■ **Exercise task**: Stop after the line with "the trousers' seat.": repeat exactly every line before it, beginning with the first, and that line itself.

■ **Information provided**:

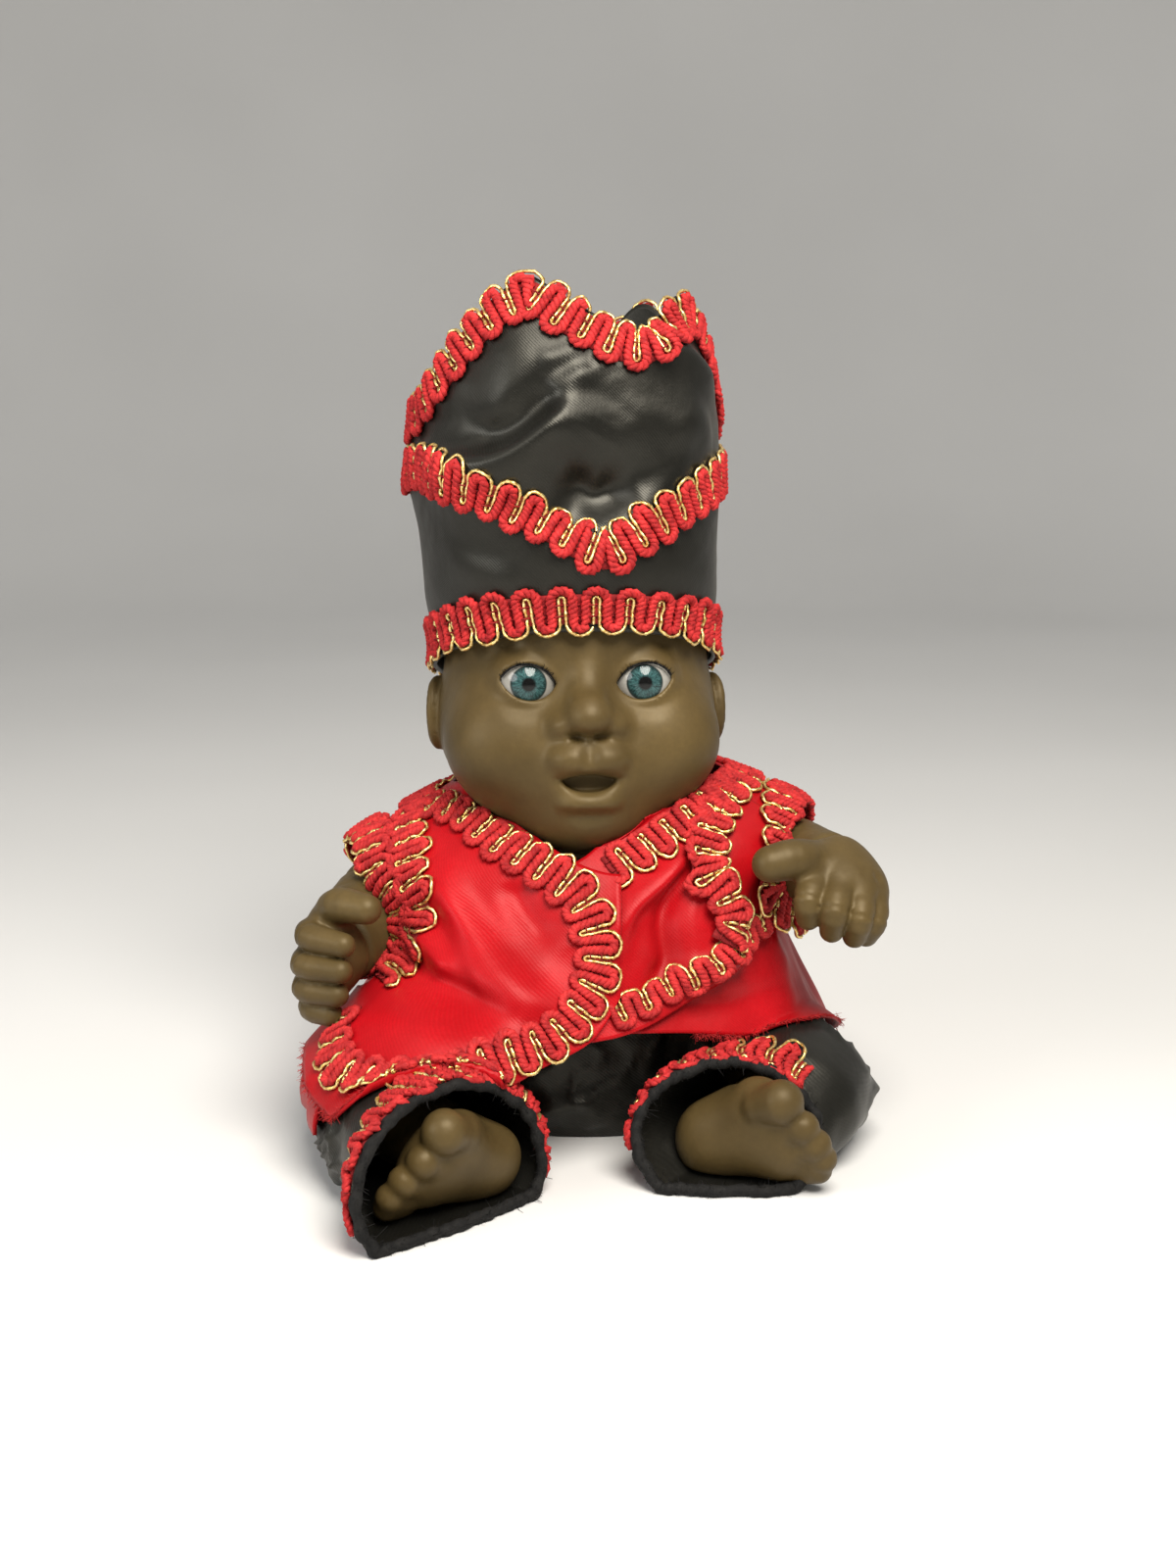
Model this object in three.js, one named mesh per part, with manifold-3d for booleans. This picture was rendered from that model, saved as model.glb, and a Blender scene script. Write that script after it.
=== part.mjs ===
// A seated baby doll of dark vinyl, dressed as an orisha: a tall black satin hat, a red satin vest and
// black satin trousers, all edged with red and gold gimp braid.
// Millimetres, +Z up. The doll faces -Y and its own left hand is at +X. The origin is the centre of the
// flat underside of the trousers' seat.

import * as THREE from 'three';
import { mergeVertices } from 'three/addons/utils/BufferGeometryUtils.js';
import { ParametricGeometry } from 'three/addons/geometries/ParametricGeometry.js';
import Module from 'manifold-3d';

const wasm = await Module();
wasm.setup();

// Driving sizes: the gap between neighbours, the cloth's thickness, and the braid's width, thickness
// and height off the cloth, which is a little more where it goes round an armhole
const GAP = 0.35;
const CLOTH = 1.4;
const BRAID_WIDTH = 10.5;
const BRAID_THICK = 1.2;
const BRAID_LIFT = 0.8;
const ARMHOLE_LIFT = 1.12;

// The head leans back and turns a little to the doll's left, about its own centre
const HEAD_CENTRE = [-1.5, -1, 96.5];
const HEAD_PITCH = -8;
const HEAD_YAW = 5;

// How square the oval sections are: 2 is a plain ellipse
const HEAD_FULLNESS = 2.2;
const HAT_FULLNESS = 2.1;
const TORSO_FULLNESS = 2.2;
const VEST_FULLNESS = 2.1;
const SEAT_FULLNESS = 2.3;

// Head sections from the chin up: height, half width, front and back, all from the head's centre
const HEAD_ROWS = [
  [-35.5, 1, -20, -16],
  [-34.5, 8, -26, -8],
  [-32.5, 13.5, -28.5, 0],
  [-29.5, 19, -29.5, 10],
  [-24.5, 25, -30, 19],
  [-18.5, 28.9, -30.5, 26],
  [-8.7, 31.4, -29.5, 32],
  [0, 30.2, -28.5, 33.5],
  [8, 28.6, -28.6, 34],
  [16, 28, -28, 34],
  [24, 26.6, -26, 32.5],
  [31, 23.4, -22, 29],
  [37, 18, -15.5, 23],
  [41, 12, -9, 16],
  [43.5, 5, -2, 9],
];

// Features of the face: distance from the middle, height, how far it stands out, half width, half height
const FEATURES = [
  { name: 'nose tip', x: 0, z: -5.6, out: 7.6, wide: 5, tall: 4.2 },
  { name: 'nose wings', x: 4.6, z: -7.4, out: 2.2, wide: 3, tall: 3 },
  { name: 'nose bridge', x: 0, z: 1.5, out: 2.4, wide: 4, tall: 5 },
  { name: 'upper lip', x: 2.4, z: -14, out: 3.6, wide: 5, tall: 3.2 },
  { name: 'mouth', x: 0, z: -18.6, out: -3.4, wide: 7, tall: 2 },
  { name: 'lower lip', x: 0, z: -23, out: 3.2, wide: 6.5, tall: 2.4 },
  { name: 'chin', x: 0, z: -31, out: 2.6, wide: 8, tall: 4 },
  { name: 'cheek', x: 19, z: -13, out: 2.6, wide: 9, tall: 9 },
  { name: 'eye hollow', x: 11.3, z: 1.5, out: -2.6, wide: 8, tall: 5.5 },
  { name: 'brow', x: 11, z: 10, out: 0.6, wide: 10, tall: 4 },
];
const EYE_RADIUS = 7.2;
const EYE_PLACE = [11.3, -19.9, 1];
const EAR_PLACE = [30.8, 4.5, -6.2];
const EAR_RADII = [2.6, 5.6, 8];

// The faces of the head crowd together by this many degrees at the front, and below this height
const FACE_CROWDING = 41.25;
const FACE_TOP = 12;

// Hat: its brim rises to the front, and its crown edge has four points
const BRIM_HEIGHT = 4.8;
const BRIM_RISE = 6.4;
const BRIM_BLEND = 16;
const HAT_COLUMNS = 26;
const HAT_ROWS = [
  [0, 31.4, -32.5, 36.5],
  [26, 32.8, -33.5, 37],
  [48, 33.6, -34, 36],
  [66, 32, -32.5, 35],
  [90, 28.6, -30.5, 33.5],
];
const HAT_LEAN = -0.035;
const HAT_LEAN_TOP = 48;
const HEAD_TO_HAT = 0.8;
const CROWN_EDGE = [
  [-17, 84],
  [23, 69.5],
  [53, 80],
  [95, 62.5],
  [136, 87],
  [184, 65],
  [236, 66],
  [287, 62.5],
];
const HAT_FOLDS = [
  { name: 'front hollow', angle: 2, z: 43, out: -4, wide: 20, tall: 9 },
  { name: 'bulge under the first point', angle: -22, z: 62, out: 2.4, wide: 16, tall: 12 },
  { name: 'bulge under the second point', angle: 40, z: 57, out: 3, wide: 16, tall: 10 },
  { name: 'side hollow', angle: 96, z: 30, out: -1.6, wide: 26, tall: 12 },
  { name: 'back hollow', angle: 190, z: 44, out: -2.4, wide: 26, tall: 14 },
];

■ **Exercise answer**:
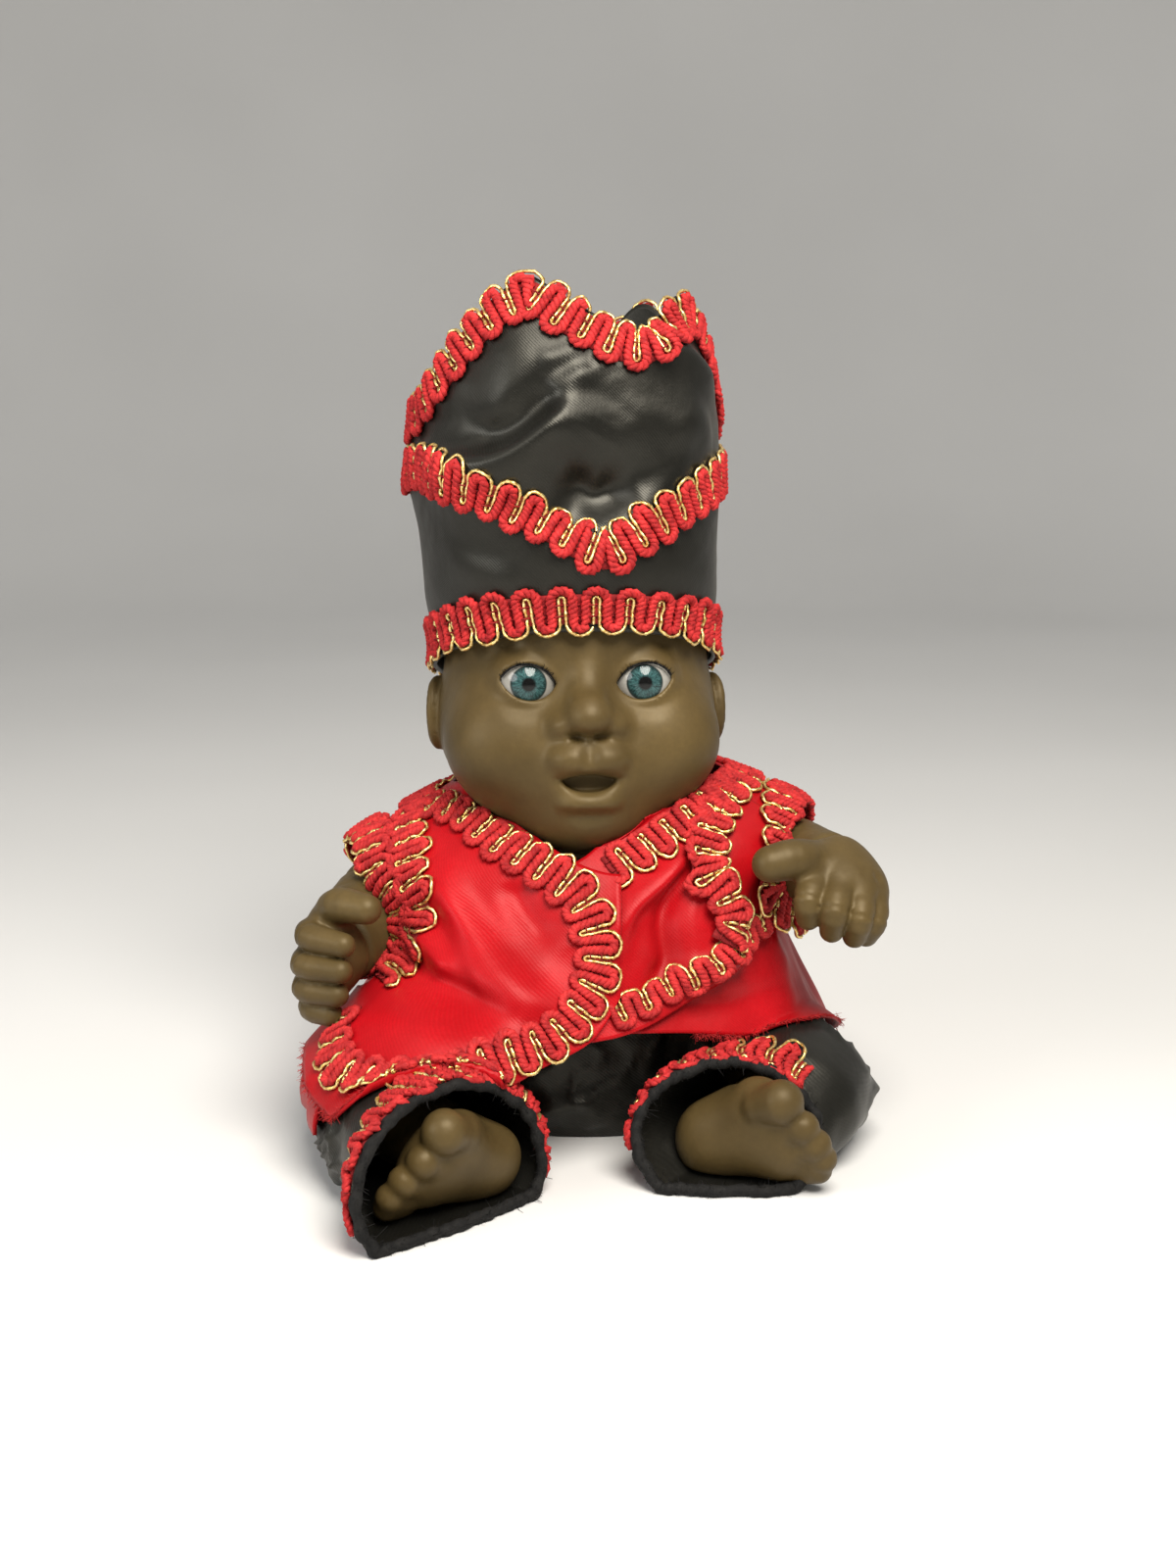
Model this object in three.js, one named mesh per part, with manifold-3d for booleans. This picture was rendered from that model, saved as model.glb, and a Blender scene script. Write that script after it.
=== part.mjs ===
// A seated baby doll of dark vinyl, dressed as an orisha: a tall black satin hat, a red satin vest and
// black satin trousers, all edged with red and gold gimp braid.
// Millimetres, +Z up. The doll faces -Y and its own left hand is at +X. The origin is the centre of the
// flat underside of the trousers' seat.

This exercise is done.